Zwischen diesen für Shenilo typischen Bauwerken führen blitzsaubere Straßen entlang, was einer in der Stadt einmaligen Einrichtung geschuldet ist: Um der Bettler und Hausierer, die das Viertel nach dessen Gründung zu bevölkern begannen, Herr zu werden versahen die Cordovaner sieben ausgewählte Bettler mit einem festen Salär und der Pflicht, die Straßen rein zu halten und Ungeziefer zu beseitigen. Alle anderen Herumtreiber dagegen werden aus Cordovano vertrieben und die „Rattenfänger“ achten heute noch streng darauf, dass niemand in „ihrem“ Viertel wildert.
Wird im Umland der Stadt ein antiker Torso oder Reste einer Horasbüste gefunden kommt es vor, dass ein Cordovaner das Stück erwirbt, diese zerteilt und die Teile bei einem Fest unter den Nachbarn und Verwandten verschenkt. Da dieser ganz im Sinne der Renascentia stehende Brauch reihum geht, kann sich jeder Bewohner des Viertels einiger echter bosparanischer Trümmer rühmen, führte aber auch zum Diebstahl von modernen Brunnenstatuen oder Gebäudeschmuck durch verzweifelte Gastgeber. Die erworbenen Altertümer werden stolz in Gartenmauern und Hauswände eingefügt oder dienen dem Schmuck der Wohnräume.

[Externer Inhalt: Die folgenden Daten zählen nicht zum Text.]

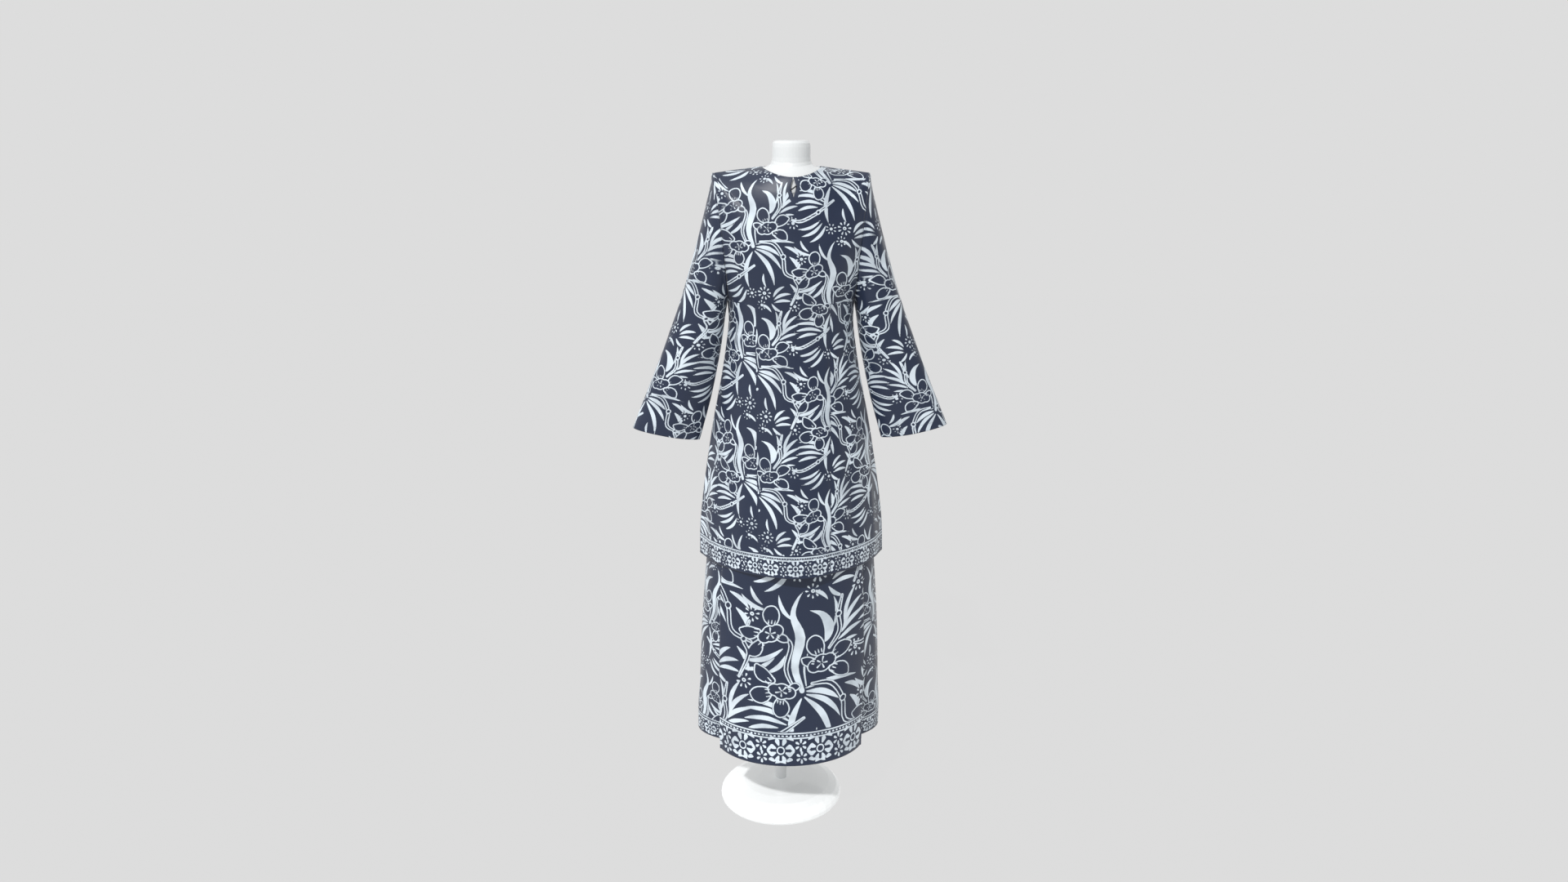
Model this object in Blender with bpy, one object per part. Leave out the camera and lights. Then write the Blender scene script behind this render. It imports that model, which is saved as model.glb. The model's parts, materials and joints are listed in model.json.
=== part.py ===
"""A baju kurung, a long tunic over a pleated skirt, worn on a limbless dress form on a rod and base.

Metres, +Z up. The origin is the centre of the base's flat underside, with the rod straight above it.
The garment faces -Y, so the wearer's right side is at -X. Each cut piece of cloth is a thin wall: its
outer points are worked out from named sections, its inner points lie one cloth thickness inside, and
sewn pieces share the direction of that step, so that they meet in a mitre with a hair's gap between.
"""
import math

import bmesh
import bpy
import numpy as np

# Driving dimensions of the whole. The form stands a little to one side of its rod, and all heights below
# start at its place.
FORM_PLACE = (0.0245, 0.0, 0.004)
CLOTH = 0.0016          # thickness of the cloth, with its pressed seam allowances
SEAM_GAP = 0.0003       # between two sewn pieces
MITRE_SHARE = 0.6       # how much of that gap is opened along the cloth, where the rest is across the mitre
SEAT_GAP = 0.00035      # between the form and the cloth that it carries
HALF_COLUMNS = 20       # faces across a front or a back
ARMHOLE_STEPS = 10      # faces along the front or the back of an armhole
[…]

Den gesamten Norden Cordovanos nimmt die Villa Carus (31), der gewaltige Stammsitz der Patrizierfamilie Tuachall ein. Der Volksmund bezeichnet das dreiflüglige Anwesen, das von einem umfangreichen Park mit einheimischen wie exotischen Gewächsen umgeben ist, deshalb lediglich als „Villa Tuachall“, den Park dagegen despektierlich als „Urwald von Shenilo“. Das der Volksbildung verbundene Geschlecht der Tuachall lässt in den Garten auch immer wieder Pflanzenkundler ein, die damit an dem zum Teil seltenen Gesträuch ihre Studien durchführen können.
Weitere Anwesen sind der altertümliche, aber jüngst renovierte Palazzo di Matienna (32) - ein Steinbau, dem ein Fachwerkgeschoss aufgesetzt wurde - sowie der kleine Palazzo (33) des exilierten, efferdtreuen Rittergeschlechtes di Selshed und der prachtvolle Palazzo Gabellano (34), den aber die Oberschicht bisweilen wegen der galahanistischen Vergangenheit seiner Bewohner meidet.
Im Süden schließt die wenig bedeutende Piazza Menacor (35) das Viertel ab, deren Sehenswürdigkeit ein Standbild Cordovans II. ist. Dieses wird von Kindern und älteren Cordovanern am Geburts- und Todestag des Helden mit Blumen geschmückt. Denn beinahe jeder Cordovaner, sei er ein Geselle, der sich ein kleines Häuschen an der Stadtmauer gemietet hat, sei er ein wohlhabender Zunftmeister der Apotheker oder gar ein reicher Patrizierspross hegt von Kindesbeinen an einen gesunden Stolz auf seine Stadt und sein Viertel - reinlich, fromm und ehrbar.